** BEGIN Stored data **

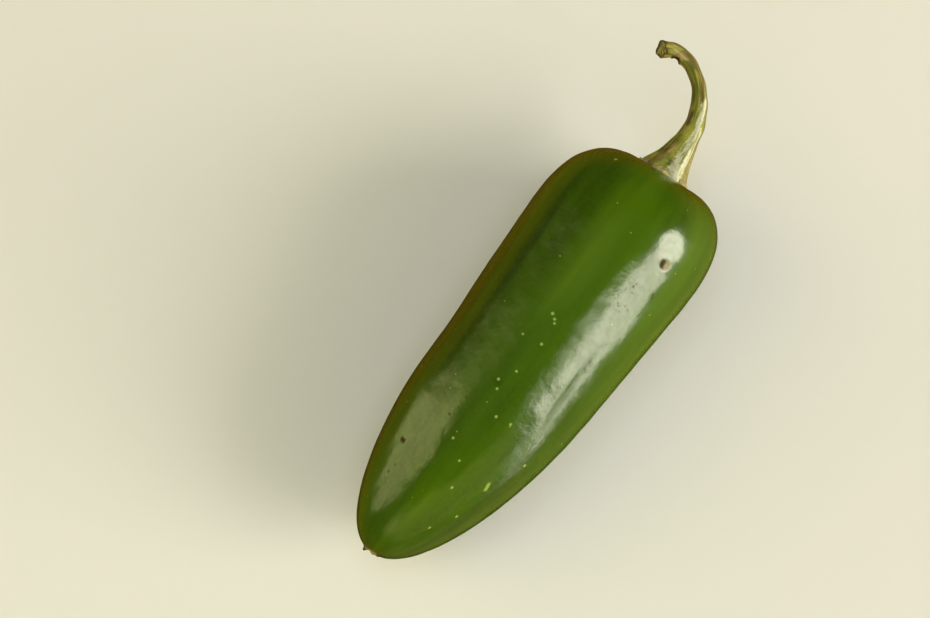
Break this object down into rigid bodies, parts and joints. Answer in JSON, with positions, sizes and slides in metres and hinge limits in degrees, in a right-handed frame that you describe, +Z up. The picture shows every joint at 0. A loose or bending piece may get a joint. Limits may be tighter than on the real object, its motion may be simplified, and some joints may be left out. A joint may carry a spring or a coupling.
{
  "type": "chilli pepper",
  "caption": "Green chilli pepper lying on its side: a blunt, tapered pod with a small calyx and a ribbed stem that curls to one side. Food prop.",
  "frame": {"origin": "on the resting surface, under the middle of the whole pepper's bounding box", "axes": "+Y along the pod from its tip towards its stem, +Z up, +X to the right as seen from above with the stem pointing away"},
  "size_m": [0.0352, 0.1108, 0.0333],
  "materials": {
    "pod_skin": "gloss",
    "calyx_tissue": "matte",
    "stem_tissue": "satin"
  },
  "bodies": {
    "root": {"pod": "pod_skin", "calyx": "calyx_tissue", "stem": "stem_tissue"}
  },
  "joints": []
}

** END Stored data **

Job:
Reproduce the listing shown above in its entirety, exactly.

Written response:
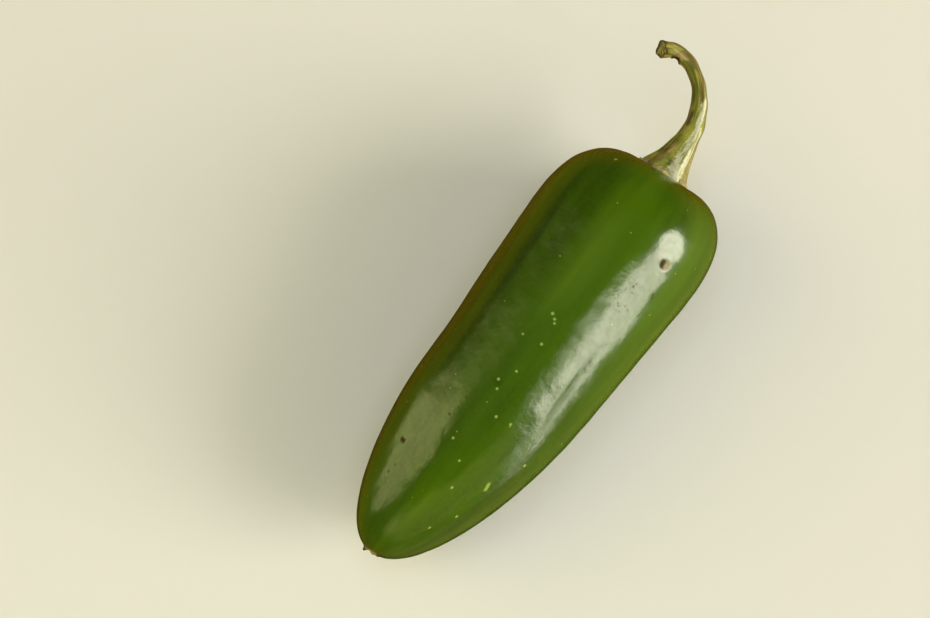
Break this object down into rigid bodies, parts and joints. Answer in JSON, with positions, sizes and slides in metres and hinge limits in degrees, in a right-handed frame that you describe, +Z up. The picture shows every joint at 0. A loose or bending piece may get a joint. Limits may be tighter than on the real object, its motion may be simplified, and some joints may be left out. A joint may carry a spring or a coupling.
{
  "type": "chilli pepper",
  "caption": "Green chilli pepper lying on its side: a blunt, tapered pod with a small calyx and a ribbed stem that curls to one side. Food prop.",
  "frame": {"origin": "on the resting surface, under the middle of the whole pepper's bounding box", "axes": "+Y along the pod from its tip towards its stem, +Z up, +X to the right as seen from above with the stem pointing away"},
  "size_m": [0.0352, 0.1108, 0.0333],
  "materials": {
    "pod_skin": "gloss",
    "calyx_tissue": "matte",
    "stem_tissue": "satin"
  },
  "bodies": {
    "root": {"pod": "pod_skin", "calyx": "calyx_tissue", "stem": "stem_tissue"}
  },
  "joints": []
}